With a sweeping score from Jerry Goldsmith, a cracking script from John Sayles, rich direction by John Frankenheimer, and a late stage dad-action performance by actual living legend Toshirô Mifune, The Challenge sells itself on paper alone. The fact that the film itself rises to the occasion of all that talent and delivers excitement and character sends it straight into the stratosphere as one of my new favorite movies I’ll be recommending to action fans for the rest of my days.
Kino Lorber are the kings at this kind of release by now. Put out the film in a scan that looks great (here you’ve still got plenty of film grain and character going on, but the picture looks marvelous), get some highly knowledgeable historians or geeks to record an insightful commentary track (Mitchell and Thompson here establish great rapport and demonstrate their bona fides), and slap a few trailers on the disc and call it a day. There aren’t many bells and whistles here beyond that, but that suits the film just fine.

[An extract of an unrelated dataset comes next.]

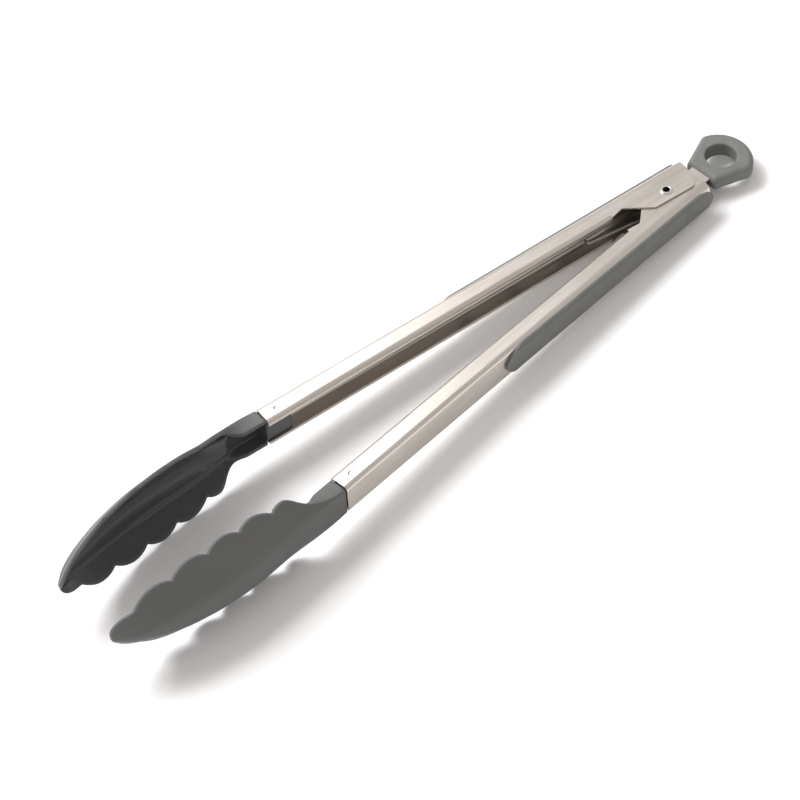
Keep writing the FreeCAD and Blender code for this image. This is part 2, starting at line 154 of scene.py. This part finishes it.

I’d be singing a different tune without that commentary track, but with that one feature I do feel a company like Kino Lorber proves they wanted to include a meaningful love letter to the film that deepens a potential fan’s appreciation without breaking the bank on a documentary or behind the scenes feature or anything like that.
The Challenge, as released here on Blu-ray by Kino Lorber, should be a thrilling addition to any action cinephile’s physical media collection. I am certain this was only my first of many future viewings.
And I’m Out.
The Challenge hits Blu-ray on 10/31/2023 from Kino Lorber.